Default Next privilege escalation policy draft

On Fri, 2010-02-05 at 16:52 -0800, Adam Williamson wrote:

> As I said, I don't understand much about them. i.e., I don't know what
> they're used for. i.e., flippant answers aren't terribly helpful. =) I
> am terribly sorry for only having shown up within the last decade or so,
> I fully appreciate this makes me a terrible Johnny-come-lately...
>
> I can guess from the commands referenced that one or both record recent
> login actions, yes?

utmp is the list of currently logged in users, along with what device
they're logged in on, where they're logged in from (if it's a telnet/ssh
kind of connection), how long they've been on, etc. wtmp is much the
same except it's a historical record and contains login and logoff
times.

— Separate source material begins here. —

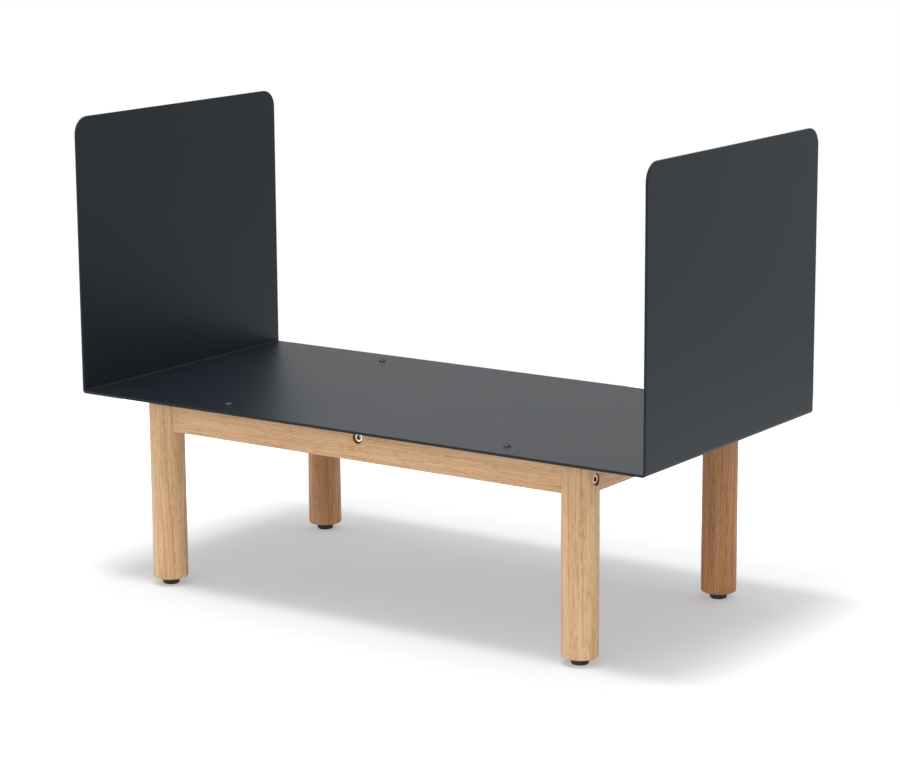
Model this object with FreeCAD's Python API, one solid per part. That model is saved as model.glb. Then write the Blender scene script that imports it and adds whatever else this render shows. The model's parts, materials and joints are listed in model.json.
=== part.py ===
import FreeCAD, Part
import math
import os

# Firewood log rack: a folded steel tray on a round-legged wooden frame with levelling feet.
# Millimetres. X runs along the tray, the front is -Y, Z is up, and the origin is on the floor
# under the middle of the tray.

# ---------------------------------------------------------------- driving dimensions

# Tray, one folded sheet
tray_length = 750.0
tray_depth = 360.0
tray_underside = 218.0          # height of the sheet's underside above the floor
panel_height = 317.0            # end panel's top edge above the sheet's underside
sheet = 3.0
bend_inner_radius = 1.2
panel_corner_radius = 20.0
sheet_edge_round = 0.5

# Wooden frame
leg_diameter = 40.0
leg_end_inset = 97.0            # leg axis in from the tray's end face
leg_side_inset = 33.0           # leg axis in from the tray's long edge
leg_foot_round = 2.0
rail_height = 36.0
rail_thickness = 20.0
rail_edge_round = 0.8

# M6 socket head bolts and the barrel nuts that they pull on
bolt_diameter = 6.0
bolt_head_diameter = 10.0
bolt_head_height = 6.0
bolt_head_round = 0.4
bolt_socket = 5.0               # across the flats
bolt_socket_depth = 3.0
bolt_tip_chamfer = 0.6
bolt_past_nut = 9.0             # bolt end beyond the nut's axis
bolt_hole_diameter = 6.8
bolt_hole_end_gap = 3.0
counterbore_diameter = 13.0
head_recess = 2.2               # top of the bolt head below the wood's surface
leg_bolt_length = 70.0
crossbar_bolt_length = 50.0
barrel_nut_diameter = 10.0
barrel_nut_length = 14.0
barrel_nut_chamfer = 0.4
barrel_nut_slot_width = 1.4
barrel_nut_slot_depth = 1.8

# Glued dowels
dowel_diameter = 8.0
dowel_length = 30.0
dowel_end_gap = 1.0
dowel_edge_distance = 7.5       # dowel axis from the edge of the rail
dowel_chamfer = 0.8
leg_web = 3.3                   # wood left between crossing dowels in a leg
crossbar_dowel_depth = 10.0     # dowel in the long rail

# Wood screws that hold the tray down on the long rails
tray_screw_spacing = 375.0      # along X
tray_screw_diameter = 3.5
tray_screw_hole_diameter = 3.8
tray_screw_length = 16.0
tray_screw_point = 3.0
tray_screw_head_diameter = 8.0
tray_screw_head_height = 2.6
tray_screw_head_rim = 0.6
tray_screw_cross_width = 0.9
tray_screw_cross_length = 4.2
tray_screw_cross_depth = 1.5

# Levelling feet
foot_height = 8.0
foot_diameter = 20.0
foot_collar_height = 5.2        # upper part of the moulded foot
foot_step = 0.35                # collar stands out beyond the pad by this
foot_pad_taper = 0.4            # pad's radius lost towards the floor
foot_pad_round = 0.9
foot_stud_diameter = 6.0
foot_stud_spare = 5.0           # stud that still shows above its insert at full travel
foot_stud_head = 10.0           # across the flats, moulded into the foot
foot_stud_head_height = 3.0
foot_stud_head_cover = 2.4      # plastic under the head
foot_insert_diameter = 10.0
foot_insert_length = 13.0
foot_stud_hole_diameter = 7.0
foot_travel = 8.0               # how far a foot screws out of its leg

# Fits
thread_clearance = 0.05         # radial, between a thread's plain cylinder and its nut
foot_hole_end_gap = 4.0

# For picking edges to round
pick_margin = 1.0               # an edge within this of a face belongs to it
pick_aligned = 0.99             # cosine above which two directions count as the same

# ---------------------------------------------------------------- worked out from those

leg_radius = leg_diameter / 2
leg_x = tray_length / 2 - leg_end_inset
leg_y = tray_depth / 2 - leg_side_inset
leg_seat = math.sqrt(leg_radius**2 - (rail_thickness / 2)**2)   # flat seat from the leg's axis
rail_bottom = tray_underside - rail_height
rail_middle = tray_underside - rail_height / 2
crossbar_middle = tray_underside - rail_thickness / 2
counterbore_depth = bolt_head_height + head_recess
dowel_offset = rail_height / 2 - dowel_edge_distance
leg_dowel_depth = leg_seat - dowel_diameter / 2 - leg_web
screw_x = tray_screw_spacing / 2
foot_stud_length = foot_insert_length + foot_travel + foot_stud_spare   # above the foot
panel_top = tray_underside + panel_height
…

It also tends to contain entries for pseudousers for events like
reboots, power loss, etc.

So utmp isn't especially privileged information; if you could get into
the machine to read it at all, you could just as easily do "ps auwx |
grep sh" or "ls -l /dev/pts" and get a pretty good idea of who's logged
in. It's in /var/run, not /var/log, but the difference between log file
and scoreboard is kind of academic in my mind. And there's a legitimate
usage as well; it lets you know whether someone is available for talk(1)
or write(1) messages, or whether you need to warn people before
rebooting the machine.

wtmp might be considered "sensitive" by paranoid admin types. If you
haven't rebooted in a while, you may be running an old kernel with a
security hole; but uname would tell you that just as well. If you see
someone always ssh's in from the same machine, you might infer that
they've got some kind of magic ssh key that lets them log in from that
machine passwordless, so you'd attack that one next; but again, netstat
while they're logged in would tell you what machine they're coming from.

I tend to believe that if trivially observable behaviour is
security-sensitive, you have two problems.